- What you should do: Give every line below again, exactly.

- Records provided:
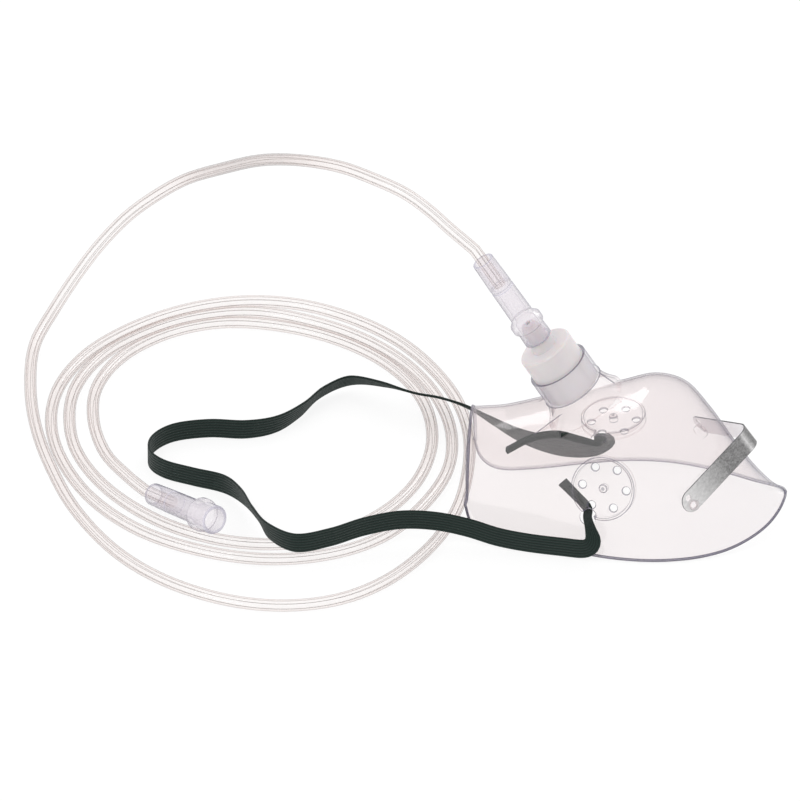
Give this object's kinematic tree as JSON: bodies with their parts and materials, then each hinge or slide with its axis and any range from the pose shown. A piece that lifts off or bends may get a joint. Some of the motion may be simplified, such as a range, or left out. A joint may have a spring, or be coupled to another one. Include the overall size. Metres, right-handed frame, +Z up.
{
  "type": "oxygen face mask",
  "caption": "Clear oxygen face mask lying on its rim, with port adapter, nose clip, elastic strap and a coiled supply tube with a connector at each end.",
  "frame": {"origin": "on the floor, under the middle of the mask without its tube and strap", "axes": "+X towards the nose bridge, +Z up; the mask lies on its rim and mirrors across the XZ plane"},
  "size_m": [0.3144, 0.2322, 0.1469],
  "materials": {
    "clear_film": "clear, glossy",
    "frosted_plug": "milky, satin",
    "clip_aluminium": "brushed",
    "clear_pvc": "clear, glossy",
    "clear_tube": "clear, glossy",
    "green_elastic": "woven, matt"
  },
  "bodies": {
    "root": {"mask_shell": "clear_film", "port_adapter": "frosted_plug", "nose_clip": "clip_aluminium", "inlet_connector": "clear_pvc", "outlet_connector": "clear_pvc", "supply_tube": "clear_tube", "tube_coil": "clear_tube", "tube_tail": "clear_tube", "elastic_strap": "green_elastic"}
  },
  "joints": []
}
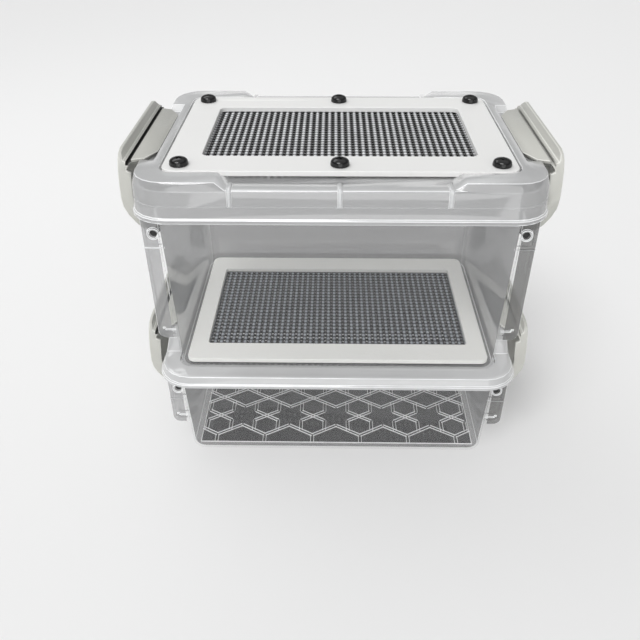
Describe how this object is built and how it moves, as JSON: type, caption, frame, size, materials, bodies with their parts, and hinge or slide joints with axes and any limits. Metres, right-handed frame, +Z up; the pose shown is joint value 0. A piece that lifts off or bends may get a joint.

- Finished exercise:
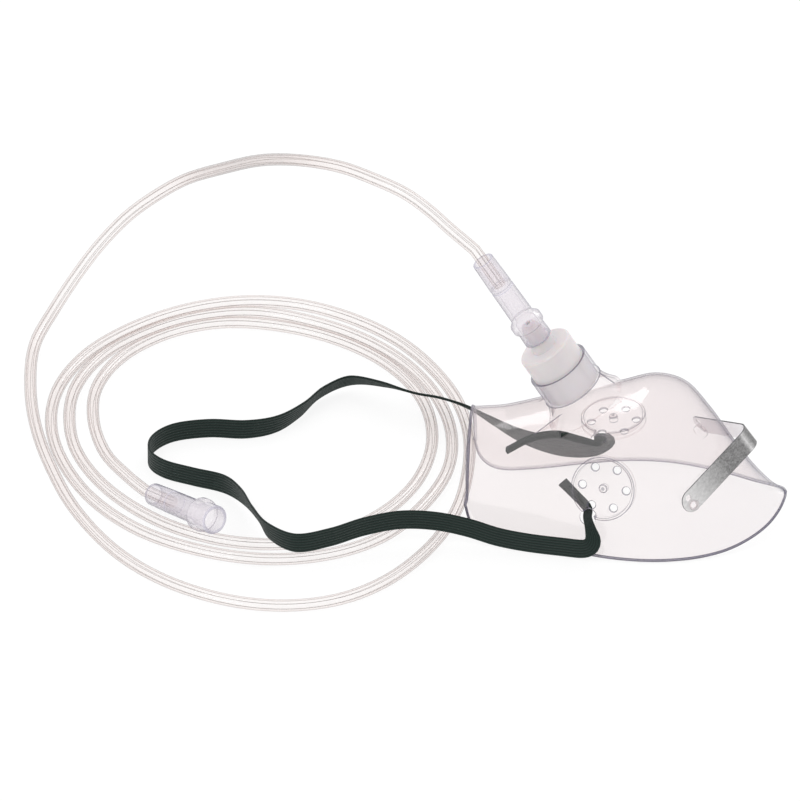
Give this object's kinematic tree as JSON: bodies with their parts and materials, then each hinge or slide with its axis and any range from the pose shown. A piece that lifts off or bends may get a joint. Some of the motion may be simplified, such as a range, or left out. A joint may have a spring, or be coupled to another one. Include the overall size. Metres, right-handed frame, +Z up.
{
  "type": "oxygen face mask",
  "caption": "Clear oxygen face mask lying on its rim, with port adapter, nose clip, elastic strap and a coiled supply tube with a connector at each end.",
  "frame": {"origin": "on the floor, under the middle of the mask without its tube and strap", "axes": "+X towards the nose bridge, +Z up; the mask lies on its rim and mirrors across the XZ plane"},
  "size_m": [0.3144, 0.2322, 0.1469],
  "materials": {
    "clear_film": "clear, glossy",
    "frosted_plug": "milky, satin",
    "clip_aluminium": "brushed",
    "clear_pvc": "clear, glossy",
    "clear_tube": "clear, glossy",
    "green_elastic": "woven, matt"
  },
  "bodies": {
    "root": {"mask_shell": "clear_film", "port_adapter": "frosted_plug", "nose_clip": "clip_aluminium", "inlet_connector": "clear_pvc", "outlet_connector": "clear_pvc", "supply_tube": "clear_tube", "tube_coil": "clear_tube", "tube_tail": "clear_tube", "elastic_strap": "green_elastic"}
  },
  "joints": []
}
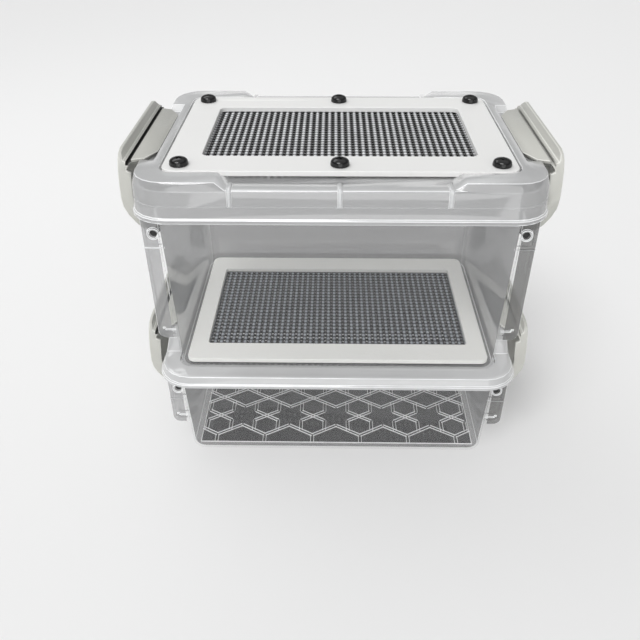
Describe how this object is built and how it moves, as JSON: type, caption, frame, size, materials, bodies with their parts, and hinge or slide joints with axes and any limits. Metres, right-handed frame, +Z up; the pose shown is joint value 0. A piece that lifts off or bends may get a joint.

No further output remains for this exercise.